Reacting to President Banda’s assertions that nobody asked the donors to help Zambia in a telephone interview from Denmark, Pedersen, who serves as a Danish member of parliament on the Liberal Party, said money should not be given to those who did not want it.

“I have always had that expression that we don’t give money to anybody who don’t want it. And actually when we were talking with some of the ministers, we asked them ‘would you be better without our money?’

And they said ‘no, of course not, it’s good,” Pedersen said. “I mean if the government don’t want the money they should just say to us because there are a lot of other countries who would like to have money.”

Pedersen said there was nothing wrong in donors questioning how donor money was being spent in Zambia.

“Because it is Danish taxpayers’ money and we have to answer to them when they ask us ‘what is our money spent for in Zimbabwe and in Zambia?’ We need to say ‘well they are funds spent on this and that,” Pedersen said. “And therefore we have to check and if they are not spent the right way we need to say to the Zambian government ‘this is not right. This is not what we have intended this money to go to.”

Pedersen said donors would continue providing checks and balances on their money.

“As long as we are putting the money into the country we will still continue to see what the money is spent for. We have decided to spend the money on the people and not on the government officials or others,” said Pedersen. “The money we are spending is tax money. So we need to know they are going to the people and they funds are making a difference for the people.”

And Magande expressed surprise with President Banda’s response to a simple question.

“He was asked a simple question ‘are we doing the right thing?’. One would have expected him to say ‘yes, we are, except there are problems’. But then he picked a question which I think was raised by one of the donors and say that ‘the donors should not be involved in what we are doing’,” Magande said.

“It showed that he didn’t seem to be aware of what was happening. While he was away his own minister of works and supply Mike Mulongoti, Secretary to the Treasury, the permanent secretary for works and supply, the director for RDA Road Development Agency were all giving conflicting statements to us the stakeholders to an extent where I think one of them admitted that there are things which were not being done properly, for example that there was in fact over-commitment of K1 trillion.”

Magande said the issues that were being raised by the donors were to do with Zambians inefficiencies.

“And the minister of works and supply said ‘yes, there must have been because we have to make promises to Zambians for purposes of being elected’. And obviously when you have a statement like that from a senior minister of government you begin wondering what is happening in government,” Magande said.

“In the road sector, under what we call Roadsip, it was basically most of the donors who were supporting our development. In particular I think that EU Ambassador was asking questions about the Zimba-Livingstone road, and then the President says ‘no, we didn’t even call these people. We don’t even know why they are here’.”

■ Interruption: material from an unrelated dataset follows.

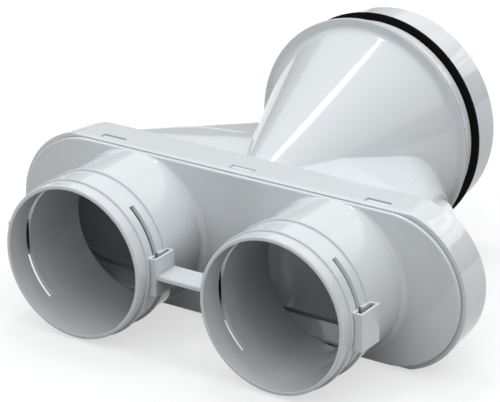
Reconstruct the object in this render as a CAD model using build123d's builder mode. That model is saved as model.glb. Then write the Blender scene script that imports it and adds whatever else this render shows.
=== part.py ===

Magande said it was clear that President Banda did not have grip on what was happening.

“That project started in 2004. What happened, the EU had helped us with Kabwe-Kapiri Mposhi road. When President Mwanawasa went to open that road that’s when the Ambassador then Mr Sprietsma said that ‘in fact we have done this road cheaper and we have a bit of money to spare’. So he asked to say ‘can we use this money to complete the Livingstone road?’” he narrated.

Magande explained that he then wrote a letter to the EU asking that the money which was left over could be used to complete the Zimba-Livingstone road.

He said it was now becoming evident that there was lack of planning and control in government because President Banda could not attack donors over a project that was started many years ago.

“I would say that the statement was very, very un-diplomatic from somebody who claims to have been a diplomat for a long time. Later on to say the donors are here on their own, these are not like investors who come here like those who go in the mines, who make a lot of money and take home,” Magande said.

“The donor community is government…they are coming because we asked them to come and help us. All these projects are being done under what is called Poverty Reduction Budget Support programme. So even now the minister of finance must sit with donors for them to indicate how much they are able to contribute to this Budget which he is presenting in October.”

Magande said with the statement from President Banda he did not see how finance minister Dr Situmbeko Musokotwane would convince the donors to help the country.
He said in the 2009 Budget there was a deficit of K3 trillion which was supposed to come from the donors.

“So if they don’t bring this K3 trillion how are they going to do our programmes? President Banda’s inefficiency should not be blamed on the donors. When we agreed to poverty reduction budget support when Zambia was looking like it was under capable management there were conditions which we were put under agreement,” Magande said.

“We said we would be transparent, we will be accountable and we will be effective and we will report to the stakeholders on frequent basis on what was happening. And the stakeholders are the civil society and the external financiers. What is he trying to say to us? That donors should not ask simple questions like that asked by Ambassador Derek Fee ‘how come the first 30 kilometres of the Zimba-Livingstone road the prices were low? Now on the 42 kilometres the prices are 100 per cent high?”

Magande said the country was heading nowhere under President Banda because citizens and donors were now not allowed to provide checks and balances.

“So if citizens don’t know where you are going, how do you say you are heading somewhere?” asked Magande. “I can’t even imagine that a young person like the Vice-President George Kunda can join this chorus about colonialism. He was nowhere near to be punished by the colonialists. Has he even written a book on colonial behaviour?”

Magande said Vice-President Kunda should have spent his time on the Copperbelt to address miners’ complaints about the conditions of services which had not improved after the so-called financial crisis was over.